Stated task:
Below are entries. Reproduce exactly the lines between the line holding "for name, shapes" and the line holding "record = json.load(file)", inclusive, and only those.

□ □ □ □ □ □ □

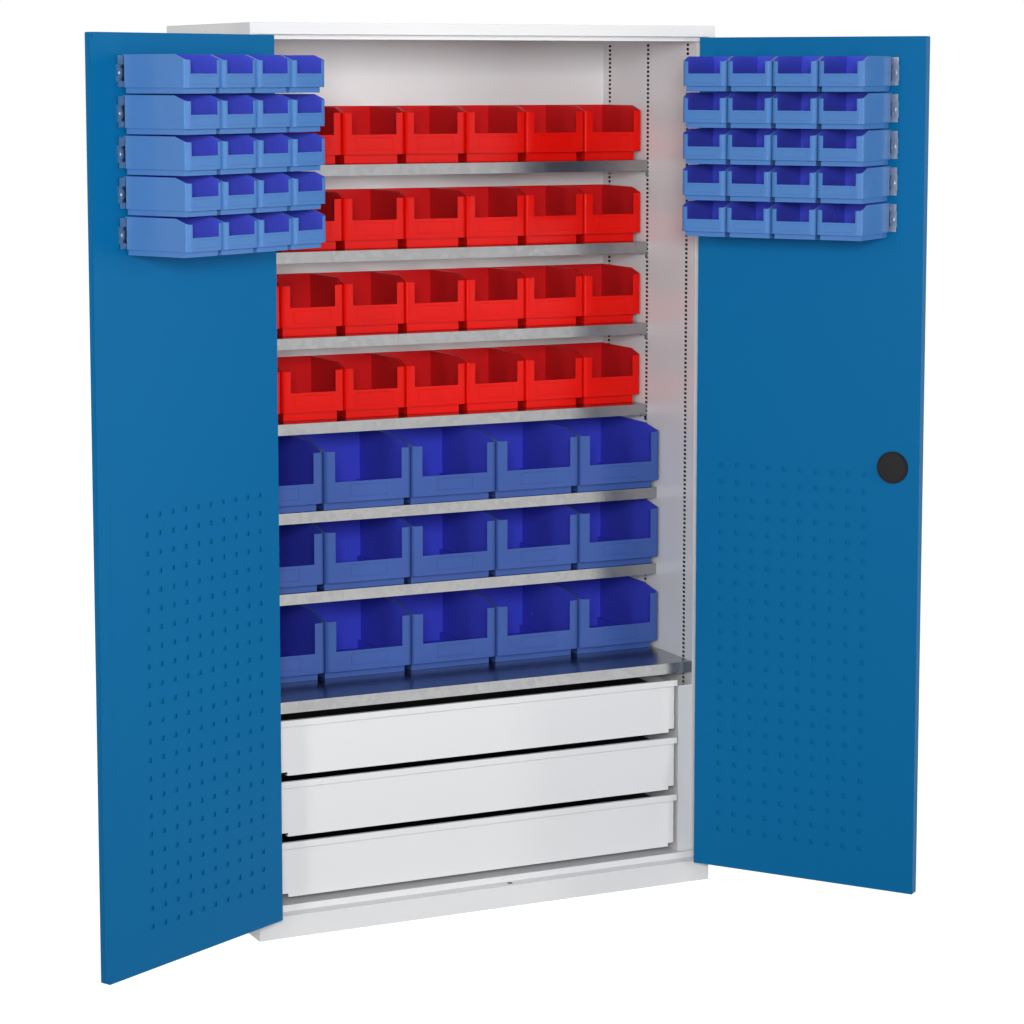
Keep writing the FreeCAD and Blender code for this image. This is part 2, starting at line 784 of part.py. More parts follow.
def lock_handle():
    """The turning handle: a grip across a hub, with the square spindle that drives the pinion."""
    x = door_x(right, lock_along)
    hub_back = -plate_height - handle_gap
    grip_back = hub_back - handle_hub_height
    grip_front = grip_back - handle_grip_height
    half_width = handle_grip_width / 2
    half_length = handle_grip_length / 2 - half_width
    pieces = [
        rod_y(x, grip_back, hub_back, lock_z, handle_hub_radius),
        block(x - half_length, x + half_length, grip_front, grip_back, lock_z - half_width, lock_z + half_width),
        rod_y(x - half_length, grip_front, grip_back, lock_z, half_width),
        rod_y(x + half_length, grip_front, grip_back, lock_z, half_width),
        spindle_bar(x, hub_back, rod_setback + pinion_depth / 2, spindle_side),
    ]
    bore = rod_y(x, grip_front - sheet, grip_front + cylinder_depth + cylinder_gap, lock_z,
                 cylinder_radius + cylinder_gap)
    return joined(pieces).cut(bore)


def lock_cylinder():
    """The key cylinder in the middle of the handle, with its key slot."""
    x = door_x(right, lock_along)
    face = -plate_height - handle_gap - handle_hub_height - handle_grip_height
    barrel = rod_y(x, face, face + cylinder_depth, lock_z, cylinder_radius)
    slot = block(x - key_slot_width / 2, x + key_slot_width / 2, face - sheet, face + key_slot_depth,
                 lock_z - key_slot_height / 2, lock_z + key_slot_height / 2)
    return barrel.cut(slot)


# The whole cabinet

def case_nodes():
    """The pieces that stay still."""
    nodes = {
        "side_panel_left": [side_panel(left)],
        "side_panel_right": [side_panel(right)],
        "side_liner_left": [side_liner(left)],
        "side_liner_right": [side_liner(right)],
        "back_panel": [back_panel()],
        "roof_panel": [roof_panel()],
        "base_frame": [base_frame()],
        "floor_panel": [floor_panel()],
        "shelf_clips": shelf_clips(),
        "drawer_bay_sides": [bay_side(side) for side in (left, right)],
        "drawer_fixed_runners": [fixed_runner(side, number) for number in range(drawer_count)
                                 for side in (left, right)],
        "hinge_frame_halves": [hinge_frame_half(side, middle) for side in (left, right)
                               for middle in hinge_middles()],
    }
    for number in range(len(shelf_slots)):
        nodes[f"shelf_{number + 1}"] = [shelf(number)]
        colour = "red" if number < red_shelf_count else "blue"
        nodes[f"{colour}_bins_shelf_{number + 1}"] = bin_row(number)
    return nodes


def drawer_nodes():
    """The three drawers with their moving runner members."""
    nodes = {}
    for number in range(drawer_count):
        name = f"drawer_{number + 1}"
        nodes[f"{name}_front"] = [drawer_front(number)]
        nodes[f"{name}_tray"] = [drawer_tray(number)]
        nodes[f"{name}_runners"] = [moving_runner(side, number) for side in (left, right)]
    return nodes


def door_nodes(side):
    """One door with its rails, bins and hinge halves, as it stands open."""
    name = "door_left" if side == left else "door_right"
    nodes = {
        f"{name}_outer": [door_outer(side)],
        f"{name}_liner": [door_liner(side)],
        f"{name}_hinge_halves": [hinge_door_half(side, middle) for middle in hinge_middles()],
        f"{name}_rails": [door_rail(side, number) for number in range(rails_per_door)],
        f"{name}_rail_screws": rail_screws(side),
        f"{name}_bins_upper": door_bins(side, (0, 1)),
        f"{name}_bins_middle": door_bins(side, (2, 3)),
        f"{name}_bins_lower": door_bins(side, (4,)),
    }
    if side == left:
        nodes["door_left_overlap_strip"] = [overlap_strip()]
    else:
        nodes.update(lock_nodes())
    return {node: [opened(side, shape) for shape in shapes] for node, shapes in nodes.items()}


def lock_nodes():
    """The pieces of the lock, on the shut right door."""
    return {
        "lock_handle_plate": [handle_plate()],
        "lock_handle": [lock_handle()],
        "lock_cylinder": [lock_cylinder()],
        "lock_pinion": [lock_pinion()],
        "lock_case": [lock_case()],
        "lock_cover": [lock_cover()],
        "lock_rod_upper": [lock_rod(upper=True)],
        "lock_rod_lower": [lock_rod(upper=False)],
    }


def main():
    """Build every piece and write one file for each node."""
    os.makedirs("parts", exist_ok=True)
    nodes = {**case_nodes(), **drawer_nodes(), **door_nodes(left), **door_nodes(right)}
    for name, shapes in nodes.items():
        for shape in shapes:
            shape.translate(Vector(0, -case_depth / 2, 0))
        group = shapes[0] if len(shapes) == 1 else Part.makeCompound(shapes)
        group.exportStep(f"parts/{name}.step")


main()
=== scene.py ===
"""Looks of the tool cabinet: sheet metal, bins, doors, lock and the studio round it.

Lengths are in metres, in the cabinet's own frame: X to the right, Y to the back and Z up.
"""
import json
import math

import bmesh
import bpy
from bpy.props import FloatProperty, FloatVectorProperty, IntProperty, PointerProperty
from mathutils import Matrix, Vector


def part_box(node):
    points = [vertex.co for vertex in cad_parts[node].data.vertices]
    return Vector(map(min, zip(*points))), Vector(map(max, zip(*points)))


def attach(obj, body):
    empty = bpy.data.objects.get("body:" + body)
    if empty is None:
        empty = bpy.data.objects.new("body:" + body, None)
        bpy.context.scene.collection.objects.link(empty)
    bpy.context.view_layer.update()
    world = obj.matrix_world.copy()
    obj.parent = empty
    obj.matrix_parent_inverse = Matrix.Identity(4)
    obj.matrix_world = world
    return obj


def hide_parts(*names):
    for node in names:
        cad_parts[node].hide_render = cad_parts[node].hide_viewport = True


bl_info = {
    "name": "Tool Cabinet",
    "version": (1, 0, 0),
    "blender": (4, 5, 0),
    "location": "View3D > Sidebar > Tool Cabinet",
    "description": "Dresses a tool cabinet with its finishes, bins, doors, lock and studio",
    "category": "Object",
}

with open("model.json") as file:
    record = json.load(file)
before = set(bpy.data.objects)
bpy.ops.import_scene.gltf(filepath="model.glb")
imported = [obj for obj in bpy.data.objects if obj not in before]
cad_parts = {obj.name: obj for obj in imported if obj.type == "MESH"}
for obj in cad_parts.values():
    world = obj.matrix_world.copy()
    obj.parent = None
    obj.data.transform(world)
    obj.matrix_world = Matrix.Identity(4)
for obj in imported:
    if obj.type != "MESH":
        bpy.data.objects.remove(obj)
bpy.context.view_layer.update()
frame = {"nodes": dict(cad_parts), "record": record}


# Settings

def length(name, description, default):
    """A size in metres."""
    return FloatProperty(name=name, description=description, default=default, min=0.0, unit="LENGTH",
                         precision=4)


def power(name, description, default):
    """A lamp's power in watts."""
    return FloatProperty(name=name, description=description, default=default, unit="POWER")


def colour(name, description, default):
    """A finish's colour."""
    return FloatVectorProperty(name=name, description=description, default=default, size=3, subtype="COLOR",
                               min=0.0, max=1.0)


def angle(name, description, default):
    """A turn in radians, shown in degrees."""
    return FloatProperty(name=name, description=description, default=math.radians(default), subtype="ANGLE")


class RedBinSettings(bpy.types.PropertyGroup):
    """Sizes of the bins on the upper shelves."""
    width: length("Width", "Outside width", 0.1485)
    length: length("Length", "Outside length", 0.2)
    height: length("Height", "Outside height with the foot", 0.126)
    foot_height: length("Foot height", "Height of the foot", 0.02)
    foot_setback: length("Foot setback", "Foot behind the front", 0.02)
    foot_inset: length("Foot inset", "Foot inside the side walls", 0.01)
    wall: length("Wall", "Wall thickness", 0.0025)
    front_height: length("Front height", "Height of the front below the window", 0.065)
    pillar: length("Pillar", "Width of the pillars beside the window", 0.021)
    shoulder_length: length("Shoulder length", "Length of the fall of the side walls", 0.045)
    shoulder_drop: length("Shoulder drop", "Height of the fall of the side walls", 0.013)
    corner: length("Corner radius", "Radius of the upright front corners", 0.008)
    label: length("Label", "Width of the label field", 0.09)
    pitch: length("Pitch", "Distance between neighbours", 0.15)
    count: IntProperty(name="Count", description="Bins in a row", default=7, min=1)


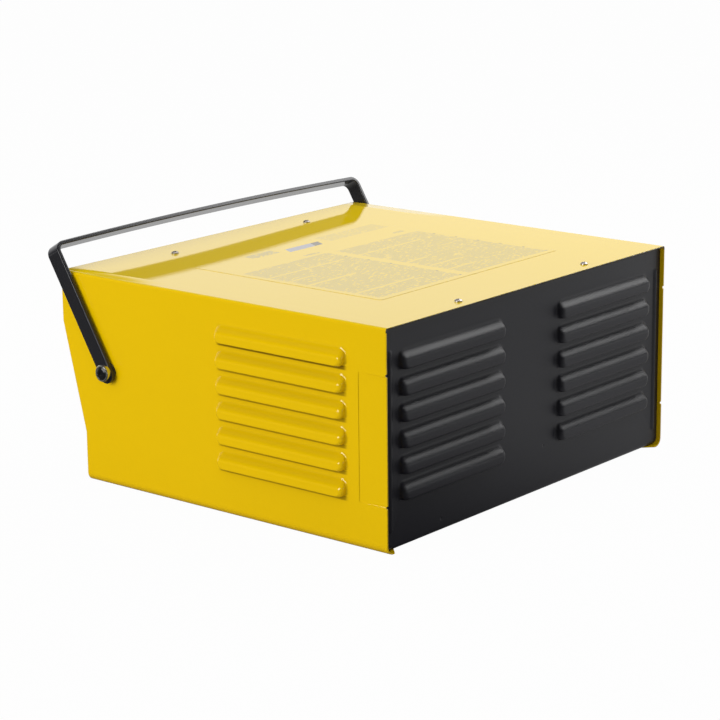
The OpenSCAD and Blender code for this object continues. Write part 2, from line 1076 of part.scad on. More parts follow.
module lead_grommets() {
    color("#111112")
    for (x = lead_x)
        on_front(x, toe_z)
            rotate_extrude()
                polygon([
                    [6, -chassis_t - 2.5], [10.6, -chassis_t - 2.5], [11.4, -chassis_t - 1.8],
                    [11.4, -chassis_t], [grommet_hole / 2, -chassis_t], [grommet_hole / 2, 0],
                    [11.4, 0], [11.4, 1.8], [10.6, 2.5], [6, 2.5]]);
}

// Transformer

// Sets children at the middle of the core on the floor
module at_core() {
    translate([core_x, core_y, floor_top])
        children();
}

module core() {
    color("#4a4f57")
    at_core()
        rotate([90, 0, 0])
            linear_extrude(core_stack, center = true)
                difference() {
                    translate([-core_w / 2, 0])
                        square([core_w, core_h]);
                    for (s = [-1, 1])
                        translate([s * leg_w * 1.5 - leg_w / 2, leg_w])
                            square([leg_w, coil_h]);
                    for (s = [-1, 1], z = [core_bolt_low, core_bolt_high])
                        translate([s * core_bolt_x, z])
                            circle(d = core_bolt_d + 0.4);
                }
}

module core_feet() {
    color("silver")
    for (s = [0, 1])
        at_core()
            mirror([0, s, 0])
                translate([0, core_stack / 2, 0])
                    difference() {
                        union() {
                            translate([-core_w / 2, 0, 0])
                                cube([core_w, feet_leg, foot_t]);
                            translate([-core_w / 2, 0, 0])
                                cube([core_w, foot_t, 20]);
                        }
                        for (x = [-48, 48])
                            translate([x, 13, -over])
                                cylinder(d = 4.5, h = 5);
                        for (x = [-core_bolt_x, core_bolt_x])
                            translate([x, -over, core_bolt_low])
                                rotate([-90, 0, 0])
                                    cylinder(d = core_bolt_d + 0.4, h = 5);
                    }
}

// Grip of a core bolt at the height of the feet or above them
function grip(z) = core_stack / 2 + (z < 20 ? foot_t : 0);

module core_bolts() {
    color("silver")
    at_core()
        for (x = [-core_bolt_x, core_bolt_x], z = [core_bolt_low, core_bolt_high]) {
            translate([x, -grip(z) - 4, z])
                rotate([-90, 0, 0]) {
                    translate([0, 0, 3])
                        cylinder(d = core_bolt_d, h = 2 * grip(z) + 8);
                    hexagon(10, 4);
                }
        }
}

module core_nuts() {
    color("silver")
    at_core()
        for (x = [-core_bolt_x, core_bolt_x], z = [core_bolt_low, core_bolt_high])
            translate([x, grip(z), z])
                rotate([-90, 0, 0])
                    difference() {
                        hexagon(10, 5);
                        translate([0, 0, -over])
                            cylinder(d = core_bolt_d, h = 8);
                    }
}

tube_w = 2 * leg_w + 0.6;
tube_l = core_stack + 0.6;
tube_t = 1.6;
primary_t = 8.6;
secondary_t = 9.2;
coil_clear = 0.8;

// Ring wound round the middle leg
module coil(inner, t, h) {
    linear_extrude(h)
        difference() {
            round_rect(tube_w + 2 * (inner + t), tube_l + 2 * (inner + t), inner + t);
            round_rect(tube_w + 2 * inner, tube_l + 2 * inner, inner);
        }
}

module bobbin() {
    color("#d8cfb4")
    at_core()
        translate([0, 0, leg_w])
            difference() {
                union() {
                    linear_extrude(coil_h)
                        round_rect(tube_w + 2 * tube_t, tube_l + 2 * tube_t, tube_t);
                    for (z = [0, coil_h - 2])
                        translate([0, 0, z])
                            linear_extrude(2)
                                round_rect(4 * leg_w - coil_clear, core_stack + 2 * leg_w, 4);
                }
                translate([-tube_w / 2, -tube_l / 2, -over])
                    cube([tube_w, tube_l, coil_h + 2 * over]);
            }
}

module primary_winding() {
    color("#a5502a")
    at_core()
        translate([0, 0, leg_w + 2])
            coil(tube_t, primary_t, coil_h - 4);
}

module secondary_winding() {
    color("#c9723a")
    at_core()
        translate([0, 0, leg_w + 2])
            coil(tube_t + primary_t, secondary_t, coil_h - 4);
}

coil_front = core_y - core_stack / 2 - 0.3 - tube_t - primary_t - secondary_t;

module thermal_switch() {
    color("gainsboro")
    translate([core_x + 12, coil_front, floor_top + leg_w + 24])
        rotate([90, 0, 0]) {
            cylinder(d = 16, h = 5);
            for (x = [-6, 6])
                translate([x - 2.4, -0.4, 4.9])
                    cube([4.8, 0.8, 7]);
        }
}

// Rectifier

fin_count = 11;
fin_out = 24;

module heat_sink() {
    color("lightgray")
    translate([sink_x, sink_y, floor_top + sink_rise])
        difference() {
            union() {
                translate([-sink_w / 2, 0, 0])
                    cube([sink_w, 5, sink_h]);
                translate([-sink_w / 2, -sink_foot, 0])
                    cube([sink_w, sink_foot + 0.01, 5]);
                for (k = [0 : fin_count - 1])
                    translate([-sink_w / 2 + k * (sink_w - 2) / (fin_count - 1), 4.99, 0])
                        cube([2, fin_out, sink_h]);
            }
            for (sx = [-1, 1], sy = [-1, 1])
                translate([sx * 50, -18 + sy * 7, -over])
                    cylinder(d = 4.5, h = 8);
        }
}

module sink_spacers() {
    color("ivory")
    for (sx = [-1, 1], sy = [-1, 1])
        translate([sink_x + sx * 50, sink_y - 18 + sy * 7, floor_top])
            difference() {
                cylinder(d = 10, h = sink_rise);
                translate([0, 0, -over])
                    cylinder(d = 4.2, h = sink_rise + 2 * over);
            }
}

module sink_screws() {
    color("silver")
    for (sx = [-1, 1], sy = [-1, 1])
        translate([sink_x + sx * 50, sink_y - 18 + sy * 7, floor_top + sink_rise + 5])
            pan_screw(3.5, 6.9, 2.4, sink_rise + 5 + chassis_t + 1);
}

diode_x = [-45, -15, 15, 45];
diode_z = 50;

module diodes() {
    color("tan")
    for (x = diode_x)
        translate([sink_x + x, sink_y, floor_top + sink_rise + diode_z])
            rotate([90, 0, 0]) {
                hexagon(17, 5);
                translate([0, 0, 4.99])
                    cylinder(d = 15, h = 6);
                translate([0, 0, 10.98])
                    cylinder(d1 = 6, d2 = 4, h = 5);
                translate([-2.5, -1, 15.97])
                    cube([5, 2, 8]);
            }
}

// Start relay

module relay_can() {
    color("gainsboro")
    translate([relay_x, relay_y, floor_top])
        difference() {
            union() {
                linear_extrude(2)
                    round_rect(78, 36, 6);
                cylinder(d = relay_d, h = 44);
            }
            for (x = [-32, 32])
                translate([x, 0, -over])
                    cylinder(d = 4.5, h = 5);
        }
}

module relay_cap() {
    color("#2b211c")
    translate([relay_x, relay_y, floor_top + 44])
        difference() {
            union() {
                cylinder(d = relay_d - 2, h = 14);
                translate([-1.5, -relay_d / 2 + 2, 13.9])
                    cube([3, relay_d - 4, 10]);
            }
            for (x = [-13, 13])
                translate([x, 0, 6])
                    cylinder(d = 8, h = 20);
        }
}

module relay_studs() {
    color("#c98a4b")
    translate([relay_x, relay_y, floor_top + 44])
        for (x = [-13, 13])
            translate([x, 0, 6]) {
                cylinder(d = 8, h = 22);
                translate([0, 0, 8])
                    hexagon(13, 5);
            }
}

// Mains terminals

module terminal_block() {
    color("#dcd6c4")
    translate([block_x, block_y, floor_top])
        difference() {
            union() {
                linear_extrude(6)
                    round_rect(64, 22, 2);
                for (k = [-1, 0, 1])
                    translate([k * 14, 0, 5.9])
                        linear_extrude(12)
                            round_rect(11, 20, 1);
            }
            for (x = [-26, 26])
                translate([x, 0, -over])
                    cylinder(d = 4.5, h = 10);
            for (k = [-1, 0, 1]) {
                translate([k * 14, 0, 10])
                    rotate([90, 0, 0])
                        cylinder(d = 5, h = 30, center = true);
                for (y = [-5, 5])
                    translate([k * 14, y, 9])
                        cylinder(d = 5, h = 12);
            }
        }
}

module terminal_screws() {
    color("goldenrod")
    for (k = [-1, 0, 1], y = [-5, 5])
        translate([block_x + k * 14, block_y + y, floor_top + 9.8])
            difference() {
                cylinder(d = 5, h = 6);
                translate([-3, -0.4, 5])
                    cube([6, 0.8, 2]);
            }
}

// Control board

board_low = floor_top + board_rise;
board_top = board_low + board_t;

// Places of the four board posts
module at_posts() {
    for (sx = [-1, 1], sy = [-1, 1])
        translate([board_x + sx * (board_l / 2 - 6), board_y + sy * (board_b / 2 - 6), 0])
            children();
}

module control_board() {
    color("darkgreen")
    difference() {
        translate([board_x - board_l / 2, board_y - board_b / 2, board_low])
            cube([board_l, board_b, board_t]);
        at_posts()
            translate([0, 0, board_low - over])
                cylinder(d = 3.4, h = 5);
    }
}

module board_posts() {
    color("goldenrod")
    at_posts()
        difference() {
            union() {
                translate([0, 0, floor_top])
                    hexagon(6, board_rise);
                translate([0, 0, floor_low])
                    cylinder(d = 4, h = chassis_t + 0.01);
            }
            translate([0, 0, board_low - 7])
                cylinder(d = 3, h = 10);
        }
}

module board_screws() {
    color("silver")
    at_posts()
        translate([0, 0, board_top])
            pan_screw(3, 5.6, 2, 7);
}

module board_relays() {
    color("#1f3f7a")
    for (x = [-34, 0, 34])
        translate([board_x + x, board_y + 22, board_top])
            linear_extrude(20)
                round_rect(28, 22, 1);
}

module board_capacitors() {
    color("#222c55")
    for (x = [-46, -22])
        translate([board_x + x, board_y - 18, board_top]) {
            cylinder(d = 18, h = 30);
            translate([0, 0, 29.9])
                cylinder(d = 16, h = 0.8);
        }
}

// Inner leads

lead_d = 7;
thin_d = 3;
coil_top = floor_top + core_h - leg_w - 2;

module secondary_leads() {
    color("#8e1f1f")
    for (k = [0, 1]) {
        a = [core_x + 30 - 16 * k, coil_front - 0.1, coil_top - 3.6];
        b = [core_x + 30 - 16 * k, coil_front - 14 - 8 * k, coil_top - 3.6];
        c = [sink_x + diode_x[3 * k], coil_front - 14 - 8 * k, coil_top - 3.6];
        e = [sink_x + diode_x[3 * k], sink_y - 21, coil_top - 3.6];
        f = [sink_x + diode_x[3 * k], sink_y - 21, floor_top + sink_rise + diode_z + 1.1];
        wire([a, b, c, e, f], lead_d);
    }
}

module primary_leads() {
    color("#2b4f9e")
    for (k = [-1, 1]) {
        a = [block_x + 14 * k, block_y + 9, floor_top + 10];
        b = [block_x + 14 * k, coil_front - 40 - 6 * k, floor_top + 10];
        c = [core_x - 30 + 6 * k, coil_front - 40 - 6 * k, floor_top + 10];
        e = [core_x - 30 + 6 * k, coil_front - 6, floor_top + 10];
        f = [core_x - 30 + 6 * k, coil_front - 6, floor_top + leg_w + 8];
        g = [core_x - 30 + 6 * k, coil_front - 0.1, floor_top + leg_w + 8];
        wire([a, b, c, e, f, g], thin_d);
    }
}

module floor_screws() {
    color("silver")
    for (p = floor_points)
        translate([p[0], p[1], floor_top + p[2]])
            pan_screw(3.5, 6.9, 2.4, p[2] + chassis_t + 1);
}

cover();
chassis();
handle();
pivot_bolts();
pivot_caps();
pivot_bushes();
pivot_washers();
pivot_nuts();
cover_screws();
top_label();
front_overlay();
meter_case();
meter_movement();
meter_dial();
meter_needle();
meter_lens();
selector_switch();
selector_nut();
selector_knob();
rocker_frames();
rocker_mains();
rocker_volts();
lamp_bodies();
lens_mains();
lens_charge();
breaker_body();
breaker_nut();
breaker_button();
mains_gland();
gland_nut();
lead_grommets();
core();
core_feet();
core_bolts();
core_nuts();
bobbin();
primary_winding();
secondary_winding();
thermal_switch();
heat_sink();
sink_spacers();
sink_screws();
diodes();
relay_can();
relay_cap();
relay_studs();
terminal_block();
terminal_screws();
control_board();
board_posts();
board_screws();
board_relays();
board_capacitors();
secondary_leads();
primary_leads();
floor_screws();
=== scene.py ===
"""Looks of a bench battery charger with jump start: a folded yellow cover over a black
louvred chassis, a flat bar handle, and the controls and works inside."""

import math

import bmesh
import bpy
import numpy as np
from mathutils import Matrix, Vector

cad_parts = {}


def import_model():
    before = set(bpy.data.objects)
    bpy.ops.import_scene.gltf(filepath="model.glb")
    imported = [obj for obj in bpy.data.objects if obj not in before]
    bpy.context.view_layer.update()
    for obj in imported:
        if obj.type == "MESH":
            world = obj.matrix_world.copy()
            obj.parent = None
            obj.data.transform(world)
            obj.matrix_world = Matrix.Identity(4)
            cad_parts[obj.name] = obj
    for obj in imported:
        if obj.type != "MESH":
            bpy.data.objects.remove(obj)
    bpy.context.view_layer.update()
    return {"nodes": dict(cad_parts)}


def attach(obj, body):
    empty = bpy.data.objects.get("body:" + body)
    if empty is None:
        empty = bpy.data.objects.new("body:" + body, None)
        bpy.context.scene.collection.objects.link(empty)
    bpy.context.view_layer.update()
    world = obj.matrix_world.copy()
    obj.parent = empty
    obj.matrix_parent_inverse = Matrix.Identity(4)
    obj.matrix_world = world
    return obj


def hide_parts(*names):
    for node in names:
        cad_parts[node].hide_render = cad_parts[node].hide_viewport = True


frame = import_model()
nodes = frame["nodes"]

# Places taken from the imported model, in metres
top_z, rear_edge = 0.200, 0.194
lip_low, lip_pitch, lip_out = 0.0421, 0.0232, 0.0065
louver_rows, louver_half, louver_high = 6, 0.0765, 0.0194
louver_root, louver_corner = 0.002, 0.008
side_sheet, side_louver_y, cover_thick = 0.214, 0.0755, 0.0012
rear_sheet, rear_louver_x, chassis_thick = 0.190, 0.1165, 0.0015
bar_lean, bar_reach, bar_half = math.radians(31.0), 0.1315, 0.2165
pivot_y, pivot_z = -0.1354, 0.1114
meter_at = (-0.118, 0.124)
selector_at = (0.008, 0.118)
knob_grip_y = -0.1848

# How the photograph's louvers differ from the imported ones, in metres
roof_slope = 0.010
side_lip_up, rear_lip_up = 0.003, 0.002
side_ends_in, rear_ends_in = (0.0025, 0.0025), (0.005, 0.0)

mm = 1000.0  # millimetres in a metre
white = (1.0, 1.0, 1.0)


# Shader maths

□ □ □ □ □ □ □

Answer for the task:
    for name, shapes in nodes.items():
        for shape in shapes:
            shape.translate(Vector(0, -case_depth / 2, 0))
        group = shapes[0] if len(shapes) == 1 else Part.makeCompound(shapes)
        group.exportStep(f"parts/{name}.step")


main()
=== scene.py ===
"""Looks of the tool cabinet: sheet metal, bins, doors, lock and the studio round it.

Lengths are in metres, in the cabinet's own frame: X to the right, Y to the back and Z up.
"""
import json
import math

import bmesh
import bpy
from bpy.props import FloatProperty, FloatVectorProperty, IntProperty, PointerProperty
from mathutils import Matrix, Vector


def part_box(node):
    points = [vertex.co for vertex in cad_parts[node].data.vertices]
    return Vector(map(min, zip(*points))), Vector(map(max, zip(*points)))


def attach(obj, body):
    empty = bpy.data.objects.get("body:" + body)
    if empty is None:
        empty = bpy.data.objects.new("body:" + body, None)
        bpy.context.scene.collection.objects.link(empty)
    bpy.context.view_layer.update()
    world = obj.matrix_world.copy()
    obj.parent = empty
    obj.matrix_parent_inverse = Matrix.Identity(4)
    obj.matrix_world = world
    return obj


def hide_parts(*names):
    for node in names:
        cad_parts[node].hide_render = cad_parts[node].hide_viewport = True


bl_info = {
    "name": "Tool Cabinet",
    "version": (1, 0, 0),
    "blender": (4, 5, 0),
    "location": "View3D > Sidebar > Tool Cabinet",
    "description": "Dresses a tool cabinet with its finishes, bins, doors, lock and studio",
    "category": "Object",
}

with open("model.json") as file:
    record = json.load(file)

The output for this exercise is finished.